For me it just needs to be a bigger base but I completely understand that what is a good base for me isn't necessarily good for everyone.
jay2001
Xavier
The color scale is actually already logarithmic in some way, although it is displayed as non-logarithmic to facilitate understanding:
- 1 - 6% : blue
- 6% - 20%: greenish
- 20% - 40%: yellowish
- 40% - 66%: orangish
- 66% - 100%: redish
The way I understand the problem (as clearly illustrated by the screenshot from inc7007) is not linear versus scalar scale, but rather the logarithmic base. Should we increase the logarithmic base? Probably not for everyone (or it will mess up the maps from other members), but maybe dynamically based on each collection (so that the map shows as many distinct colors as possible even if one country has much more coins than all others)?
An alternative would be to have a continuous color scale.

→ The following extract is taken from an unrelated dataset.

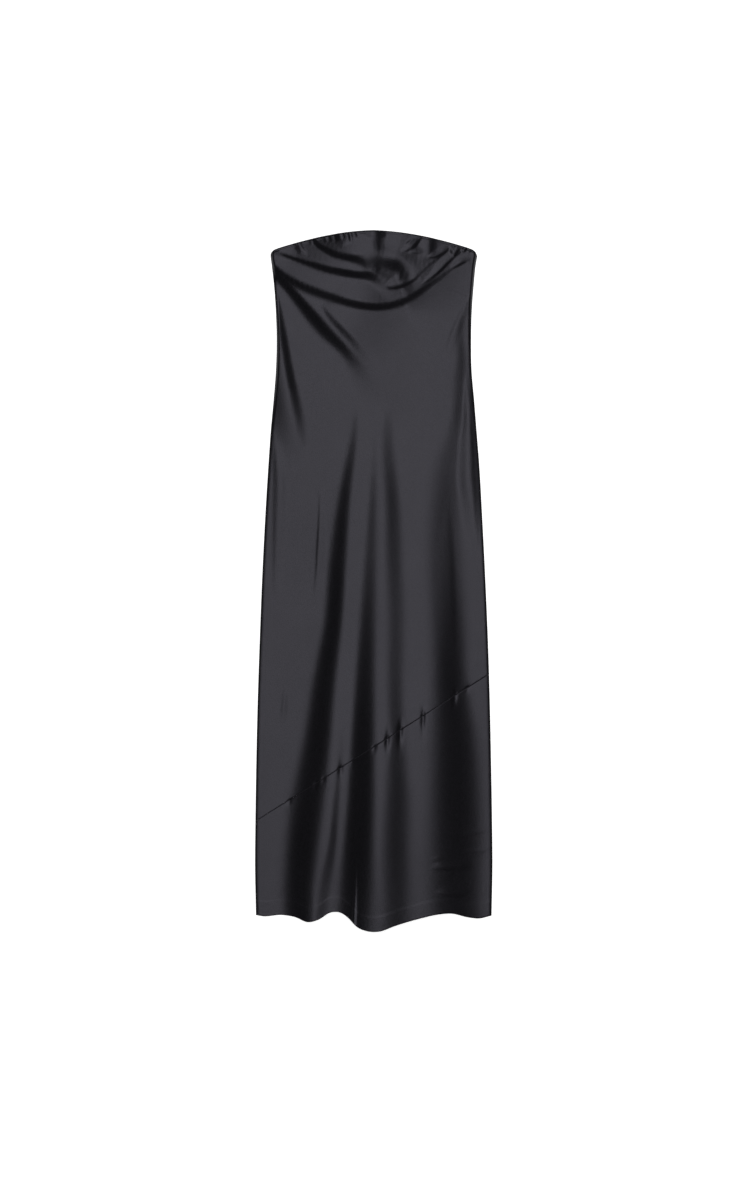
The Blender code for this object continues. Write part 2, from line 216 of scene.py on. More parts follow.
COWL_FOLDS = (
    Fold("cowl under the neckline", "right", 0.45, 0.035,
         ((-0.1870, 0.5815, 0.0145, 0.0028), (-0.1745, 0.5700, 0.0170, 0.0034),
          (-0.1600, 0.5590, 0.0205, 0.0040), (-0.1420, 0.5485, 0.0235, 0.0048),
          (-0.1225, 0.5400, 0.0270, 0.0055), (-0.1025, 0.5330, 0.0295, 0.0060),
          (-0.0740, 0.5225, 0.0290, 0.0062), (-0.0470, 0.5125, 0.0260, 0.0064),
          (-0.0200, 0.5060, 0.0250, 0.0063), (0.0090, 0.5035, 0.0245, 0.0056),
          (0.0430, 0.5085, 0.0225, 0.0038), (0.0685, 0.5200, 0.0190, 0.0023),
          (0.0955, 0.5370, 0.0155, 0.0015), (0.1225, 0.5530, 0.0110, 0.0008),
          (0.1385, 0.5635, 0.0070, 0.0004), (0.1530, 0.5750, 0.0055, 0.0000))),
    Fold("upper cowl", "right", 0.42, 0.04,
         ((-0.1925, 0.6130, 0.0290, 0.0024), (-0.1745, 0.6005, 0.0290, 0.0028),
          (-0.1600, 0.5920, 0.0145, 0.0030), (-0.1475, 0.5865, 0.0125, 0.0034),
          (-0.1240, 0.5805, 0.0170, 0.0045), (-0.1025, 0.5750, 0.0205, 0.0055),
          (-0.0810, 0.5695, 0.0235, 0.0065), (-0.0560, 0.5650, 0.0250, 0.0072),
          (-0.0305, 0.5605, 0.0250, 0.0074), (-0.0125, 0.5590, 0.0260, 0.0070),
          (0.0020, 0.5560, 0.0305, 0.0065), (0.0180, 0.5515, 0.0395, 0.0058),
          (0.0340, 0.5470, 0.0540, 0.0050), (0.0520, 0.5445, 0.0685, 0.0042),
          (0.0775, 0.5480, 0.0790, 0.0032), (0.1100, 0.5590, 0.0900, 0.0018),
          (0.1475, 0.5735, 0.0900, 0.0006), (0.1745, 0.5840, 0.0900, 0.0000))),
    Fold("right arm of the upper cowl", "right", 0.5, 0.1,
         ((0.0200, 0.5295, 0.0055, 0.0000), (0.0325, 0.5315, 0.0110, 0.0014),
          (0.0450, 0.5350, 0.0125, 0.0018), (0.0595, 0.5395, 0.0115, 0.0016),
          (0.0720, 0.5455, 0.0080, 0.0010), (0.0810, 0.5525, 0.0055, 0.0004),
          (0.0920, 0.5625, 0.0045, 0.0003), (0.1045, 0.5735, 0.0045, 0.0004),
          (0.1170, 0.5830, 0.0045, 0.0004), (0.1315, 0.5930, 0.0035, 0.0000))),
    Fold("crease beside the right arm", "right", 0.5, 0.1,
         ((0.0830, 0.5320, 0.0035, 0.0000), (0.0970, 0.5420, 0.0055, 0.0006),
          (0.1100, 0.5525, 0.0065, 0.0010), (0.1205, 0.5625, 0.0070, 0.0014),
          (0.1315, 0.5735, 0.0065, 0.0012), (0.1420, 0.5830, 0.0055, 0.0008),
          (0.1530, 0.5920, 0.0055, 0.0007), (0.1640, 0.5995, 0.0035, 0.0000))),
    Fold("fold under the neckline", "right", 0.45, 0.04,
         ((-0.1135, 0.6310, 0.0090, 0.0026), (-0.1055, 0.6175, 0.0090, 0.0028),
          (-0.0990, 0.6100, 0.0110, 0.0032), (-0.0900, 0.6045, 0.0135, 0.0039),
          (-0.0790, 0.6000, 0.0170, 0.0048), (-0.0665, 0.5960, 0.0215, 0.0059),
          (-0.0520, 0.5935, 0.0250, 0.0069), (-0.0380, 0.5915, 0.0270, 0.0075),
          (-0.0250, 0.5910, 0.0340, 0.0076), (-0.0125, 0.5920, 0.0520, 0.0077),
          (0.0000, 0.5940, 0.0575, 0.0081), (0.0125, 0.5945, 0.0520, 0.0091),
          (0.0270, 0.5920, 0.0505, 0.0106), (0.0415, 0.5880, 0.0505, 0.0116),
          (0.0540, 0.5840, 0.0520, 0.0114), (0.0650, 0.5805, 0.0720, 0.0106),
          (0.0845, 0.5770, 0.1295, 0.0092), (0.1100, 0.5735, 0.1655, 0.0076),
          (0.1420, 0.5735, 0.1890, 0.0060), (0.1855, 0.5735, 0.1980, 0.0044))),
    Fold("drop at the centre of the neckline", "left", 0.5, 0.03,
         ((-0.0065, 0.6380, 0.0340, 0.0040), (-0.0065, 0.6130, 0.0340, 0.0042),
          (-0.0055, 0.5965, 0.0340, 0.0042), (-0.0020, 0.5860, 0.0380, 0.0034),
          (0.0070, 0.5750, 0.0470, 0.0020), (0.0235, 0.5660, 0.0540, 0.0008),
          (0.0415, 0.5590, 0.0540, 0.0000))),
    Fold("turn at the top of the drop", "right", 0.5, 0.1,
         ((-0.0305, 0.6275, 0.0055, 0.0000), (-0.0160, 0.6270, 0.0110, 0.0010),
          (-0.0020, 0.6260, 0.0145, 0.0018), (0.0125, 0.6245, 0.0145, 0.0016),
          (0.0250, 0.6220, 0.0110, 0.0000))),
    Fold("left pull to the bust", "right", 0.42, 0.045,
         ((-0.1870, 0.5715, 0.0125, 0.0016), (-0.1655, 0.5485, 0.0180, 0.0034),
          (-0.1420, 0.5290, 0.0250, 0.0050), (-0.1180, 0.5050, 0.0315, 0.0064),
          (-0.0935, 0.4795, 0.0370, 0.0074), (-0.0740, 0.4575, 0.0370, 0.0072),
          (-0.0565, 0.4385, 0.0335, 0.0061), (-0.0395, 0.4195, 0.0315, 0.0045),
          (-0.0235, 0.4005, 0.0360, 0.0031), (-0.0020, 0.3770, 0.0505, 0.0018),
          (0.0305, 0.3430, 0.0720, 0.0007), (0.0665, 0.3070, 0.0790, 0.0000))),
    Fold("second pull to the bust", "right", 0.45, 0.012,
         ((-0.0920, 0.4970, 0.0070, 0.0000), (-0.0700, 0.4770, 0.0180, 0.0020),
          (-0.0520, 0.4600, 0.0215, 0.0029), (-0.0340, 0.4435, 0.0250, 0.0029),
          (-0.0180, 0.4285, 0.0325, 0.0025), (0.0020, 0.4095, 0.0470, 0.0018),
          (0.0305, 0.3825, 0.0650, 0.0010), (0.0700, 0.3465, 0.0720, 0.0000))),
    Fold("left side", "left", 0.45, 0.1,
         ((-0.1820, 0.5335, 0.0070, 0.0003), (-0.1810, 0.5050, 0.0170, 0.0021),
          (-0.1765, 0.4690, 0.0215, 0.0032), (-0.1710, 0.4330, 0.0235, 0.0039),
          (-0.1655, 0.3970, 0.0245, 0.0042), (-0.1600, 0.3610, 0.0270, 0.0046),
          (-0.1530, 0.3250, 0.0295, 0.0044), (-0.1465, 0.2890, 0.0325, 0.0034),
          (-0.1385, 0.2530, 0.0290, 0.0016), (-0.1280, 0.2170, 0.0145, 0.0000))),
    Fold("thin crease at the right side", "right", 0.4, 0.04,
         ((0.1765, 0.5210, 0.0035, 0.0000), (0.1620, 0.4905, 0.0070, 0.0005),
          (0.1510, 0.4655, 0.0090, 0.0006), (0.1385, 0.4330, 0.0090, 0.0005),
          (0.1315, 0.4040, 0.0055, 0.0000))),
    Fold("right crease from the neckline", "right", 0.5, 0.12,
         ((0.0485, 0.5940, 0.0035, 0.0000), (0.0595, 0.5965, 0.0070, 0.0013),
          (0.0685, 0.6020, 0.0080, 0.0019), (0.0755, 0.6095, 0.0080, 0.0017),
          (0.0830, 0.6185, 0.0065, 0.0008))),
    Fold("wrinkle above the right crease", "right", 0.5, 0.12,
         ((0.0395, 0.6005, 0.0035, 0.0000), (0.0540, 0.6030, 0.0045, 0.0004),
          (0.0665, 0.6100, 0.0045, 0.0005), (0.0740, 0.6175, 0.0035, 0.0000))),
    Fold("short right crease", "right", 0.5, 0.12,
         ((0.0610, 0.5905, 0.0035, 0.0000), (0.0700, 0.5925, 0.0080, 0.0011),
          (0.0810, 0.5925, 0.0080, 0.0011), (0.0900, 0.5895, 0.0035, 0.0000))),
    Fold("right drop below the neckline", "left", 0.4, 0.08,
         ((0.1000, 0.6145, 0.0200, 0.0018), (0.0990, 0.5985, 0.0200, 0.0018),
          (0.0990, 0.5860, 0.0160, 0.0014), (0.0990, 0.5770, 0.0090, 0.0000))),
    Fold("crease at the foot of the right drop", "right", 0.5, 0.12,
         ((0.0970, 0.5830, 0.0035, 0.0000), (0.1080, 0.5845, 0.0070, 0.0013),
          (0.1190, 0.5890, 0.0070, 0.0013), (0.1280, 0.5945, 0.0065, 0.0010),
          (0.1375, 0.6005, 0.0035, 0.0000))),
    Fold("short crease by the right arm", "right", 0.5, 0.12,
         ((0.1380, 0.6030, 0.0035, 0.0003), (0.1415, 0.5940, 0.0065, 0.0010),
          (0.1405, 0.5850, 0.0035, 0.0000))),
    Fold("leaning crease by the right arm", "right", 0.5, 0.12,
         ((0.1415, 0.5840, 0.0035, 0.0000), (0.1465, 0.5915, 0.0065, 0.0011),
          (0.1550, 0.6005, 0.0045, 0.0004))),
    Fold("outer right crease", "right", 0.5, 0.12,
         ((0.1370, 0.5615, 0.0035, 0.0000), (0.1475, 0.5680, 0.0070, 0.0011),
          (0.1565, 0.5735, 0.0070, 0.0014), (0.1655, 0.5765, 0.0055, 0.0006),
          (0.1745, 0.5780, 0.0035, 0.0000))),
    Fold("crease at the right corner", "right", 0.5, 0.12,
         ((0.1575, 0.5885, 0.0035, 0.0000), (0.1630, 0.5965, 0.0055, 0.0006),
          (0.1700, 0.6005, 0.0035, 0.0000))),
)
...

This way, even if UK has 15 times more coins than any other country, you would still have (minor) variations of blue for the other countries instead a flat blue map.
The idea of having a dynamic logarithmic base is a good one but I have no idea how you'd analyze the dataset to select the appropriate base, +10 points if you can figure it out!
I don't think the continuous scale would help much as the subtle differences in shade would probably be impossible to distinguish anyway.
For me it just needs to be a bigger base but I completely understand that what is a good base for me isn't necessarily good for everyone.
Simply letting the user choose the base would be the simplest option.